Early markers of allergic disease in a primary prevention study using probiotics: 2.5-year follow-up phase
Article first published online: 10 OCT 2008
© 2008 The Authors. Journal compilation © 2008 Blackwell Munksgaard
Volume 63, Issue 11, pages 1481–1490, November 2008
How to Cite
Prescott, S. L., Wiltschut, J., Taylor, A., Westcott, L., Jung, W., Currie, H. and Dunstan, J. A. (2008), Early markers of allergic disease in a primary prevention study using probiotics: 2.5-year follow-up phase. Allergy, 63: 1481–1490. doi: 10.1111/j.1398-9995.2008.01778.x
- Issue published online: 10 OCT 2008
- Article first published online: 10 OCT 2008
- Accepted for publication 1 April 2008
- allergic disease;
- allergy prevention;
- ‘hygiene hypothesis’;
- toll-like receptors
Background: We previously reported that a Lactobacillus acidophilus probiotic strain (LAFTI® L10/LAVRI-A1) given for the first 6 months of life increased the risk of allergen sensitization at 1 year of age.
Methods: To assess the effects on subsequent allergic outcomes, 153 children from the initial prevention cohort (n = 178) were reviewed at 2.5 years of age. Clinical outcomes were assessed in relation to (i) probiotic supplementation; and (ii) immune function previously assessed at 6 months of age.
Results: Supplementation with this probiotic did not reduce the risk of dermatitis at 2.5 years (31/74, 42%) compared with that in placebo group (25/76, 34%). There was no significant reduction in any other allergic disease or allergen sensitization.
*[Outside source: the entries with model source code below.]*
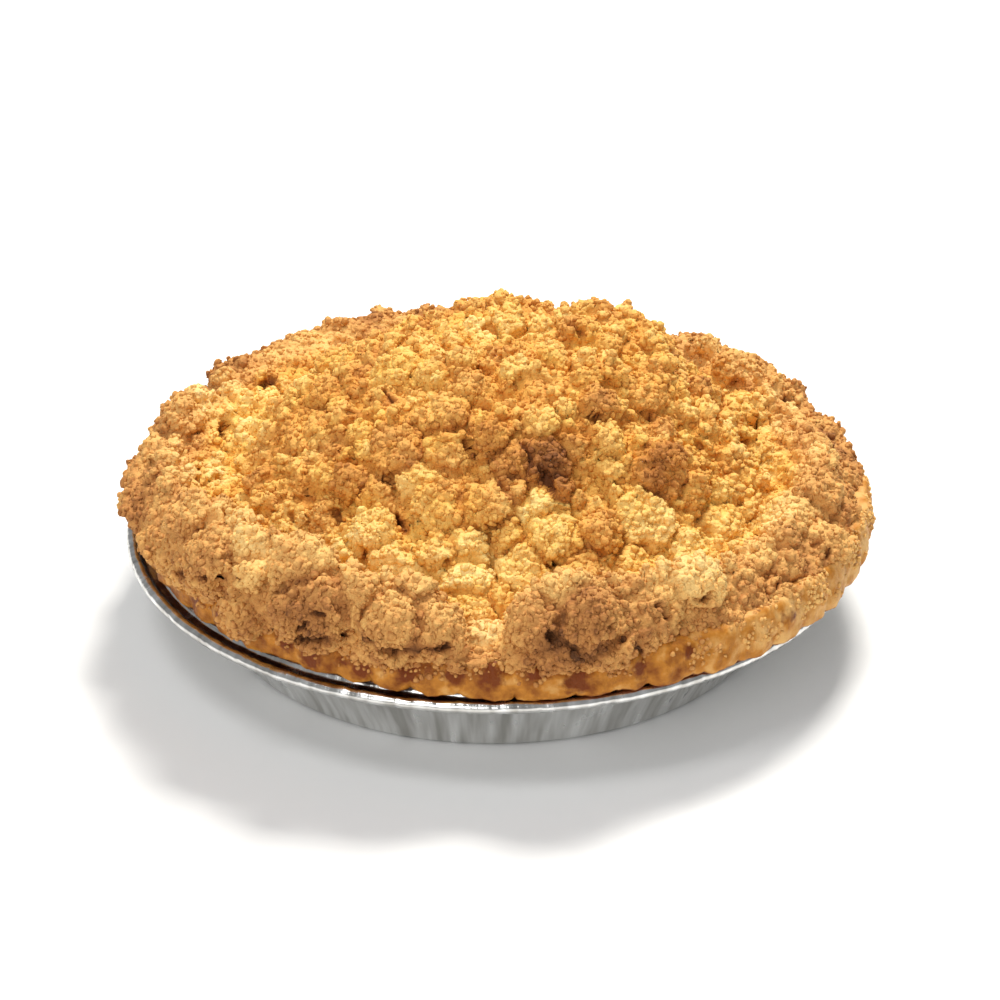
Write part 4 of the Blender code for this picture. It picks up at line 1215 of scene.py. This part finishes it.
# Painted light: the crumbs on the crust's right side are painted paler with it; the slow noise is their own tone.
write_values(crust.data, "toast_and_painted_light", 0.66 - 0.22 * right + 0.15 * slow_noise(crust_points, 4 * MM, 5))
write_values(crust.data, "rim", np.ones(len(crust_points)))
CRUST_CRUMBS = {"Spacing": 1.2 * MM, "Smallest": 0.4 * MM, "Largest": 1.0 * MM, "Sink": 0.6, "Sides": 6, "Rings": 4, "Seed": 8}
stuck = add_piece("crumbs_on_crust", run_tree(crust, scatter, CRUST_CRUMBS))
settle(stuck, "crumb", "pastry_crust")

# %% [markdown]
# ## Mound and ring
#
# The heap's skin is too fine for one mesh, so it is parted along the valley into the mound and the ring
# round it. Each part is closed: its cut edge drops to the crust as a wall, and a plain floor joins the
# edges there.

# %% Part the heap
PARTING = 88 * MM


def part_of_heap(name, inside):
    """The heap's faces inside or outside the parting circle, closed below."""
    bm = bmesh.new()
    bm.from_mesh(core.data)
    gone = []
    for face in bm.faces:
        middle = face.calc_center_median()
        under = face.normal.z < -0.9 and middle.z < FLOOR_Z + 0.3 * MM
        if under or (math.hypot(middle.x, middle.y) < PARTING) != inside:
            gone.append(face)
    bmesh.ops.delete(bm, geom=gone, context="FACES")
    brink = [e for e in bm.edges if e.is_boundary and max(v.co.z for v in e.verts) > FLOOR_Z + 2 * MM]
    for edge in brink:
        edge.smooth = False
    wall = bmesh.ops.extrude_edge_only(bm, edges=brink)["geom"]
    for vert in wall:
        if isinstance(vert, bmesh.types.BMVert):
            vert.co.z = FLOOR_Z
    fan = bmesh.ops.extrude_edge_only(bm, edges=[e for e in bm.edges if e.is_boundary])["geom"]
    tips = [vert for vert in fan if isinstance(vert, bmesh.types.BMVert)]
    bmesh.ops.pointmerge(bm, verts=tips, merge_co=(0, 0, FLOOR_Z))
    bmesh.ops.recalc_face_normals(bm, faces=bm.faces[:])
    print(name, sum(e.is_boundary for e in bm.edges), "open edges")
    mesh = bpy.data.meshes.new(name)
    bm.to_mesh(mesh)
    bm.free()
    return mesh


for name, inside in (("crumb_mound", True), ("crumb_ring", False)):
    part = add_piece(name, part_of_heap(name, inside), crumb)
    settle(part, "crumb", "crumb_topping")
bpy.data.objects.remove(core)
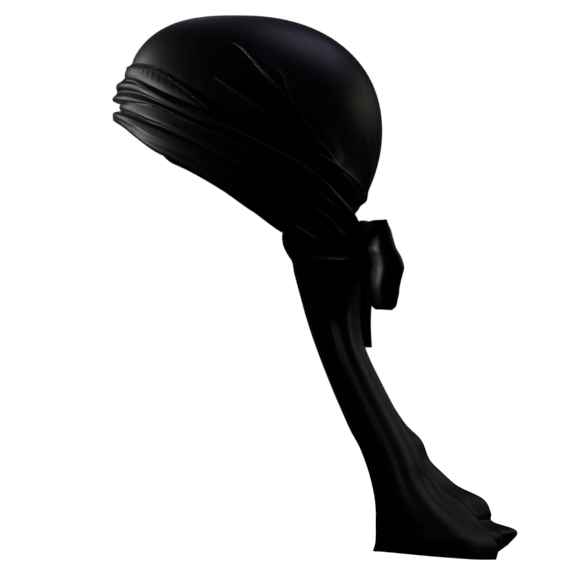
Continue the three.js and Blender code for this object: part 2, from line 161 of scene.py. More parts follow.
def edge(name: str, turn: Array) -> Array:
    """The depth of one of the main edges, which are alike on the left and the right."""
    return EDGES.read(name, np.abs(turn))


@dataclass(frozen=True)
class Hollow:
    """The space that the head fills: egg-shaped level rings stacked down from the top."""

    widest_depth: float = 88.4
    half_length: float = 98.8
    half_width: float = 77.0
    side_roundness: float = 2.5
    front_roundness: float = 2.3
    lean: float = 14.5
    lean_power: float = 1.7
    nape_taper: float = 0.005
    cheek_taper: float = 0.0026
    egg: float = 0.05
    top_depth: float = 0.4  # the highest place where a slope is measured

    @property
    def mm_per_degree(self) -> float:
        """How far round the head two turns a degree apart lie."""
        return math.pi * (self.half_length + self.half_width) / 360

    def point(self, turn: Array, depth: Array) -> Array:
        """A place on the hollow's surface.

        A level ring's reach and half width are superellipses of the depth: (1 - rise^p)^(1/p), less a share
        of the square of the drop below the widest ring. Its middle moves back as the depth grows, and its
        width shrinks towards the forehead.

        Args:
            turn: degrees round the head.
            depth: mm below the top.

        Returns:
            Points, with x, y and z in the last axis.
        """
        rise = np.maximum(0, 1 - depth / self.widest_depth)
        drop = np.maximum(0, depth - self.widest_depth)
        reach = self.half_length * (1 - rise**self.side_roundness) ** (1 / self.side_roundness)
        width = self.half_width * (1 - rise**self.front_roundness) ** (1 / self.front_roundness)
        middle = self.lean * (1 - rise**self.lean_power)
        forward = np.cos(np.radians(turn))
        sideways = np.sin(np.radians(turn)) * (1 - self.egg * forward)
        reach = np.where(forward > 0, reach, reach - self.nape_taper * drop**2)
        x = (width - self.cheek_taper * drop**2) * sideways
        return np.stack(np.broadcast_arrays(x, middle - reach * forward, -depth), axis=-1)

    def over(self, turn: Array, depth: Array, height: Array) -> Array:
        """A point that stands off the surface by a height, along the cross product of its two slopes."""
        at = np.maximum(depth, self.top_depth)
        across = self.point(turn + 0.5, at) - self.point(turn - 0.5, at)
        down = self.point(turn, at + 0.3) - self.point(turn, at - 0.3)
        outward = unit(np.cross(down, across))
        outward = np.where((depth > 0)[..., None], outward, np.array([0.0, 0.0, 1.0]))
        height = np.broadcast_to(height, depth.shape)
        return self.point(turn, np.maximum(depth, 0)) + outward * height[..., None]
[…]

Inhalant sensitization at 2.5 years (n = 29) was associated with higher proportions of circulating CD4+ CD25+ regulatory T-cell populations (P = 0.005) and higher allergen-induced FOXP3 levels (P = 0.003) at 6 months. This was also seen in children with dermatitis. Children with dermatitis at 2.5 years also had significantly lower toll-like receptor 4 lipopolysaccharide responses at 6 months of age (IL-12 P = 0.04, IL-6 P = 0.039) and lower polyclonal (PHA) responses (IFN-γP = 0.005, IL-10 P = 0.001, and IL-6 P = 0.001). Children who had previously received the probiotic had fewer gastrointestinal infections in the preceding 18 months (P = 0.023).
Conclusion: The LAFTI® L10 probiotic strain did not have any significant effect on allergy outcomes. Allergic children showed a number of early differences in immune function including altered regulatory T-cell markers and innate immune function.